Как_то в его «Запорожец» втиснулись сзади три человека, а
впереди, рядом с Афониным, села Раневская. Подъезжая к
своему дому, она спросила:
– К-Колечка, сколько стоит ваш автомобиль?
Афонин сказал:
– Две тысячи двести рублей, Фаина Георгиевна.

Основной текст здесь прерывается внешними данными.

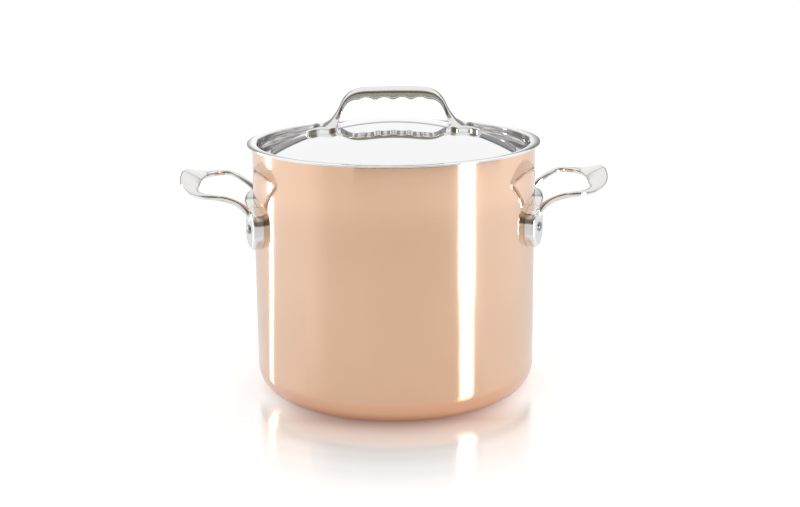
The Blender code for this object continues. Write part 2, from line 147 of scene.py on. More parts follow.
# Table, in metres from the pot's axis where a list goes by distance
TABLE_SIZE = 14
TABLE_GAP = 0.2 * MM
TABLE_WHITE = (0.80, 0.80, 0.80)
TABLE_LIFT = (0.36, 0.36, 0.36)
TABLE_IOR = 1.45
TABLE_ROUGHNESS = 0.12
# Painted shadow near the pot, warm at its foot, and painted light rising further out, in the table's glow
# that the metal mirrors
TABLE_PAINTED_SHADOW_AND_LIGHT = [
    (0.105, (0.12, 0.05, 0.02)), (0.135, (0.15, 0.08, 0.05)), (0.18, (0.20, 0.19, 0.19)),
    (0.55, (0.22, 0.22, 0.22)), (0.72, (0.22, 0.22, 0.22)), (0.86, (0.27, 0.27, 0.27)),
    (0.95, (0.42, 0.42, 0.42)), (1.0, (0.45, 0.45, 0.45)),
]
# Painted cool light to either side, added to the table's glow that the metal mirrors
TABLE_PAINTED_COOL_LIGHT = [(0.62, (0, 0, 0)), (1.0, (0.04, 0.11, 0.19))]
TABLE_MIRROR = [
    (0.115, 1), (0.146, 0.85), (0.18, 0.51), (0.208, 0.36), (0.245, 0.18), (0.30, 0.06), (0.37, 0),
]
MIRROR_FRONT = (-0.045, -0.10)
MIRROR_GAIN = 4.5

# Walls that only the metal mirrors, their colours painted reflections with dim painted-shade bands, by
# degrees from the camera's side towards the right; heights as shares of the room's radius
ROOM_RADIUS = 4
# Painted reflections for the metal, darkest on the camera's side as painted shade
WALL_COLOURS = [
    (-180, (1.0, 1.0, 1.0)), (-171.2, (1.0, 1.0, 1.0)), (-169.7, (0.34, 0.34, 0.34)),
    (-150, (0.42, 0.42, 0.43)), (-110, (0.80, 0.80, 0.84)), (-75, (0.70, 0.70, 0.70)),
    (-48, (0.22, 0.20, 0.17)), (0, (0.12, 0.105, 0.08)), (48, (0.22, 0.20, 0.17)),
    (75, (0.70, 0.70, 0.70)), (110, (0.80, 0.80, 0.82)), (150, (0.36, 0.36, 0.38)),
    (170, (0.30, 0.30, 0.32)), (173, (1.0, 1.0, 1.0)), (180, (1.0, 1.0, 1.0)),
]
WALL_TOPS = [(-180, 0.30), (-80, 0.30), (-50, 0.84), (0, 0.90), (50, 0.84), (80, 0.30), (180, 0.30)]
EDGE_BAND = (-0.07, -0.01)
EDGE_SHADE = 0.35
EDGE_BLUR = 0.006
UPPER_BAND = (0.42, 0.62)
UPPER_GAIN = 3.2

# Sheet of painted dark reflection on the table
SHADE_SHEET_NEAR = 1.32
SHADE_SHEET_FAR = 3.4
SHADE_SHEET_HEIGHT = 0.002
SHADE_SHEET_START = radians(-120)
SHADE_SHEET_SPREAD = radians(120)
SHADE_SHEET_DEPTH = (-2.1, -1.2)
# Painted dark reflection: nearly black nearer the pot, beige further off
SHADE_SHEET_COLOURS = [
    (0.0, (0.42, 0.39, 0.33)), (0.5, (0.40, 0.37, 0.31)),
    (0.72, (0.06, 0.07, 0.10)), (1.0, (0.05, 0.06, 0.10)),
]

# Camera
CAMERA_PLACE = (0, -1.21821, 0.42277)
CAMERA_PITCH = 0.24575
CAMERA_YAW = 0.00389
CAMERA_ROLL = -0.00868
FILM_WIDTH = 36
FOCAL_PIXELS = 1426.39
IMAGE_WIDTH = 800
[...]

– Какое блядство со стороны правительства, – мрачно
заключила Раневская, выбираясь из горбатого аппарата.
* * *
Как-то начальник ТВ Лапин спросил:
– Когда же вы, Фаина Георгиевна, засниметесь для
телевидения?
«После такого вопроса должны были бы последовать арест
и расстрел», – говорила Раневская.
* * *
В другой раз Лапин спросил ее:
– В чем я увижу вас в следующий раз?
– В гробу, – предположила Раневская.
* * *
В Театре им. Моссовета Охлопков ставил «Преступление и
наказание». Геннадию Бортникову как раз об эту пору
выпало съездить во Францию и встретиться там с дочерью
Достоевского. Как-то, обедая в буфете театра, он с
восторгом рассказывал коллегам о встрече с дочерью, как
эта дочь похожа на отца:
– Вы не поверите, друзья, абсолютное портретное сходство, ну просто одно лицо!
Сидевшая тут же Раневская подняла лицо от супа и как бы
между прочим спросила:
– И с бородой?
* * *
В больнице, увидев, что Раневская читает Цицерона, врач
заметил:
– Не часто встретишь женщину, читающую Цицерона.
– Да и мужчину, читающего Цицерона, встретишь не
часто, – парировала Фаина Георгиевна.
* * *
Литературовед Зильберштейн, долгие годы
редактировавший «Литературное наследство», попросил
как-то Раневскую написать воспоминания об Ахматовой.
– Ведь вы, наверное, ее часто вспоминаете, – спросил он.